→ **PROBLEM REQUIREMENTS**
State how many lines of the data contain the word "model", and write nothing besides the number.

→ **SOURCE EXCERPT**
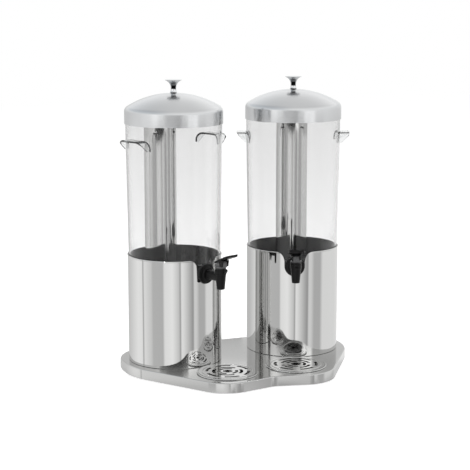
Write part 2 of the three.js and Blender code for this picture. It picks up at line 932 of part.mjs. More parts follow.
function tapBonnet() {
  const disc = turned(
    [
      [0, bonnetBottom],
      [bonnetDiscRadius, bonnetBottom],
      [bonnetDiscRadius, bonnetDiscTop],
      [0, bonnetDiscTop],
    ],
    smallSteps,
  );
  const earTop = arcPoints(pinReach, pinHeight, bonnetEar, 0, Math.PI / 2 + leverSlant);
  const block = sideways(
    shapeFrom([
      [spoutReach - bonnetBack, bonnetDiscTop - gap],
      [pinReach + bonnetEar, bonnetDiscTop - gap],
      ...earTop,
      [spoutReach - bonnetBack, pinHeight - bonnetBackDrop],
    ]),
    bonnetHalfWidth,
  );
  const bore = turned(
    [
      [0, bonnetBottom - cutOverrun],
      [stemRadius + gap, bonnetBottom - cutOverrun],
      [stemRadius + gap, pinHeight + 2 * cutOverrun],
      [0, pinHeight + 2 * cutOverrun],
    ],
    smallSteps / 2,
  );
  const pinHole = crossRod(leverPinRadius + gap, bonnetHalfWidth + cutOverrun);
  return atSpout(disc).add(block).subtract(atSpout(bore)).subtract(pinHole);
}

// A rod across the lever at its hinge.
function crossRod(radius, halfLength) {
  const circle = arcPoints(pinReach, pinHeight, radius, 0, 2 * Math.PI, smallSteps / 2).slice(1);
  return sideways(shapeFrom(circle), halfLength);
}

function leverPin() {
  return crossRod(leverPinRadius, leverHalfWidth - gap);
}

// A curved plate with two cheeks that straddle the bonnet, and a pocket for the stem's head.
function tapLever() {
  const line = [leverTail, leverHub, leverBend, leverTip];
  const edge = (side) =>
    line.map(({ reach, rise, thickness }, i) => {
      const before = line[Math.max(i - 1, 0)];
      const after = line[Math.min(i + 1, line.length - 1)];
      const slope = Math.atan2(after.rise - before.rise, after.reach - before.reach);
      return [
        spoutReach + reach - (side * Math.sin(slope) * thickness) / 2,
        tapHeight + rise + (side * Math.cos(slope) * thickness) / 2,
      ];
    });
  const side = sideways(shapeFrom([...edge(-1), ...edge(1).reverse()]), leverPaddleHalfWidth);
  const tail = -(spoutReach + leverTail.reach - leverTail.thickness);
  const tip = -(spoutReach + leverTip.reach);
  const flareStart = -(spoutReach + leverFlareStart);
  const flareEnd = -(spoutReach + leverFlareEnd);
  const corner = leverCorner;
  const rightHalf = [
    [leverHalfWidth, tail],
    [leverHalfWidth, flareStart],
    [leverPaddleHalfWidth, flareEnd],
    [leverPaddleHalfWidth, tip + corner],
    ...arcPoints(leverPaddleHalfWidth - corner, tip + corner, corner, 0, -Math.PI / 2).slice(1),
  ];
  const leftHalf = rightHalf.map(([x, y]) => [-x, y]).reverse();
  const planShape = shapeFrom([...leftHalf, ...rightHalf].reverse());
  const plan = raised(planShape, tapHeight, tapHeight + 2 * leverPinRise);
  const cheekTop = tapHeight + leverHub.rise;
  const cheekSide = sideways(
    shapeFrom([
      [pinReach - leverCheekBack + leverCheekTaper, pinHeight - leverCheekDrop],
      [pinReach + leverCheekFront - leverCheekTaper, pinHeight - leverCheekDrop],
      [pinReach + leverCheekFront, cheekTop + leverCheekTaper],
      [pinReach - leverCheekBack, cheekTop],
    ]),
    leverHalfWidth,
  );
  const between = sideways(
    shapeFrom([
      [spoutReach - bonnetBack - cutOverrun, bonnetDiscTop],
      [pinReach + leverCheekFront + cutOverrun, bonnetDiscTop],
      [pinReach + leverCheekFront + cutOverrun, cheekTop + leverCheekTaper + gap],
      [pinReach - leverCheekBack, cheekTop + gap],
      [spoutReach - bonnetBack - cutOverrun, pinHeight - cutOverrun],
    ]),
    bonnetHalfWidth + gap,
  );
  const floorHeight = tapHeight + leverPocketRise;
  const pocketTop = floorHeight + leverPinRise / 2;
  const tilt = leverTravel / 2;
  const box = (back, front, from, to) =>
    [
      [-back, from],
      [front, from],
      [front, to],
      [-back, to],
    ].map(([out, up]) => {
      const rise = up - floorHeight;
      return [
        spoutReach + out * Math.cos(tilt) - rise * Math.sin(tilt),
        floorHeight + out * Math.sin(tilt) + rise * Math.cos(tilt),
      ];
    });
  const pocket = sideways(
    shapeFrom(box(leverPocketBack, leverPocketFront, floorHeight, pocketTop)),
    leverPocketHalfWidth,
  );
  const slot = sideways(
    shapeFrom(box(leverSlotBack, leverSlotFront, floorHeight - leverPinRise / 3, floorHeight + cutOverrun)),
    leverSlotHalfWidth,
  );
  const cheeks = cheekSide.subtract(between);
  return side
    .intersect(plan)
    .add(cheeks)
    .subtract(pocket)
    .subtract(slot)
    .subtract(crossRod(leverPinRadius + gap, leverHalfWidth + cutOverrun));
}

// Finishes
const finishes = {
  polishedSteel: { color: 0xd4d6d8, roughness: 0.08, metalness: 1 },
  softSteel: { color: 0xc9cbcd, roughness: 0.22, metalness: 1 },
  chrome: { color: 0xe4e6e8, roughness: 0.05, metalness: 1 },
  clearPlastic: { color: 0xf2f5f6, roughness: 0.05, metalness: 0, transparent: true, opacity: 0.25 },
  blackPlastic: { color: 0x17181a, roughness: 0.4, metalness: 0 },
  darkPlastic: { color: 0x3a3b3d, roughness: 0.35, metalness: 0 },
  silicone: { color: 0x232425, roughness: 0.7, metalness: 0 },
  rubber: { color: 0x1b1b1b, roughness: 0.85, metalness: 0 },
};

function named(name, geometry, finish) {
  const mesh = new THREE.Mesh(geometry, new THREE.MeshStandardMaterial(finishes[finish]));
  mesh.name = name;
  return mesh;
}

const dispenser = new THREE.Group();

dispenser.add(named("base_shell", geometryOf(baseShell()), "softSteel"));

const footGeometry = geometryOf(rubberFoot());
const frontFootReach = cupWallRadius + footTopRadius + frontFootClearance;
const frontFootOut = trayOut + frontFootReach * Math.sin(frontFootTurn);
const frontFootAlong = -trayFront - frontFootReach * Math.cos(frontFootTurn);
const footPlaces = [
  ["front", frontFootOut, frontFootAlong],
  ["side", sideReach - sideFootInset, -sideFootFront],
  ["back", sideReach - backFootSideInset, backReach - backFootBackInset],
];
for (const [place, out, along] of footPlaces) {
  for (const [side, sign] of [
    ["left", -1],
    ["right", 1],
  ]) {
    const foot = named(`${place}_${side}_foot`, footGeometry, "rubber");
    foot.position.set(sign * out, along, 0);
    dispenser.add(foot);
  }
}

// The pieces of one side, each made once and used on both sides
const sidePieces = [
  ["sleeve", sleeve(), "polishedSteel"],
  ["tank_shelf", tankShelf(), "softSteel"],
  ["tank", tank(), "clearPlastic"],
  ["lid_shell", lidShell(), "softSteel"],
  ["lid_knob", lidKnob(), "chrome"],
  ["knob_screw", knobScrew(), "softSteel"],
  ["tube_holder", tubeHolder(), "softSteel"],
  ["ice_tube", iceTube(), "polishedSteel"],
  ["tube_plug", tubePlug(), "softSteel"],
  ["outer_gasket", outerGasket(), "silicone"],
  ["inner_gasket", innerGasket(), "silicone"],
  ["tap_nut", tapNut(), "blackPlastic"],
  ["tap_body", tapBody(), "blackPlastic"],
  ["tap_bonnet", tapBonnet(), "darkPlastic"],
  ["stem_seal", stemSeal(), "silicone"],
  ["tap_spring", tapSpring(), "polishedSteel"],
  ["seat_plug", seatPlug(), "silicone"],
  ["tap_stem", tapStem(), "blackPlastic"],
  ["tap_lever", tapLever(), "blackPlastic"],
  ["lever_pin", leverPin(), "polishedSteel"],
].map(([name, solid, finish]) => [name, geometryOf(solid), finish]);

const cupGeometry = geometryOf(dripCup());
const gridGeometry = geometryOf(dripGrid());
const handleGeometry = geometryOf(handle());

for (const [side, sign] of [
  ["left", -1],
  ["right", 1],
]) {
  const group = new THREE.Group();
  group.position.set((sign * tankSpacing) / 2, 0, 0);
  group.rotation.z = -sign * tapTurn;
  for (const [name, geometry, finish] of sidePieces) {
    group.add(named(`${side}_${name}`, geometry, finish));
  }
  for (const [place, turn] of [
    ["outer", sign],
    ["inner", -sign],
  ]) {
    const ear = named(`${side}_${place}_handle`, handleGeometry, "clearPlastic");
    ear.rotation.z = (turn * Math.PI) / 2;
    group.add(ear);
  }
  const cup = named(`${side}_drip_cup`, cupGeometry, "polishedSteel");
  cup.position.y = -trayReach;
  group.add(cup);
  const grid = named(`${side}_drip_grid`, gridGeometry, "polishedSteel");
  grid.position.y = -trayReach;
  group.add(grid);
  dispenser.add(group);
}

dispenser.position.y = axisSetback;

export default dispenser;
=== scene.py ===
# %% [markdown]
# # A twin cold drink dispenser, dressed for its portrait
# Two clear tanks stand in polished steel sleeves on one pressed steel base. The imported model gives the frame: where
# each piece is and which moving body carries it. This lesson builds the pieces that are seen as fine meshes over that
# frame, and gives every piece the finish of the real material.

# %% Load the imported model
import math
from collections import namedtuple

import bmesh
import bpy
from mathutils import Matrix, Vector


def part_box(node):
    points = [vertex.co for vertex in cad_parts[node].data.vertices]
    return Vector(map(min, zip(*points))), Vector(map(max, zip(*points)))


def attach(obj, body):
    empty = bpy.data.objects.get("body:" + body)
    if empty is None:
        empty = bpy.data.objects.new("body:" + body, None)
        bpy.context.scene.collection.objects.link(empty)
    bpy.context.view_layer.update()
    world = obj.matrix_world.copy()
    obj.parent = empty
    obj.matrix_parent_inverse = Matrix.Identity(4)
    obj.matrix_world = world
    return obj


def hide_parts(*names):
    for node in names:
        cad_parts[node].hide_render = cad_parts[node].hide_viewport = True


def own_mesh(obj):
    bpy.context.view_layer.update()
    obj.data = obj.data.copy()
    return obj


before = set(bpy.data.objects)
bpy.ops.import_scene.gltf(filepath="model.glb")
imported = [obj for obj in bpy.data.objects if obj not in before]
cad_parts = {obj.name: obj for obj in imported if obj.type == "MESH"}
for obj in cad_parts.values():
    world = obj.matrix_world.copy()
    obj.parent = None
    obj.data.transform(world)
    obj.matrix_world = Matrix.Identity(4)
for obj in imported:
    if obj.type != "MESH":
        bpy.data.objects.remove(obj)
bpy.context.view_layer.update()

# %% [markdown]
# ## The camera
# The picture was taken from a little above and to the left with a long lens, so the upright lines stay nearly
# parallel. Direction and distance were worked out from the rims' ellipses. A track quaternion points the lens.

# %% Camera
PICTURE_WIDTH = 470
FOCAL_PIXELS = 1468.0
SENSOR_MM = 36
CAMERA_PLACE = Vector((-1.1214, -2.72887, 0.8119))
CAMERA_GOAL = Vector((0.001374, 0.061331, 0.2711))
camera_data = bpy.data.cameras.new("long_lens")
camera_data.sensor_width = SENSOR_MM
camera_data.lens = FOCAL_PIXELS / PICTURE_WIDTH * SENSOR_MM
camera = bpy.data.objects.new("long_lens", camera_data)
camera.location = CAMERA_PLACE
aim = CAMERA_GOAL - CAMERA_PLACE
camera.rotation_euler = aim.to_track_quat("-Z", "Y").to_euler()
bpy.context.scene.collection.objects.link(camera)
bpy.context.scene.camera = camera
bpy.context.scene.view_settings.view_transform = "Standard"
print("lens:", round(camera_data.lens, 1), "mm, distance:", round(aim.length, 3), "m")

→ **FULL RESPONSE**
3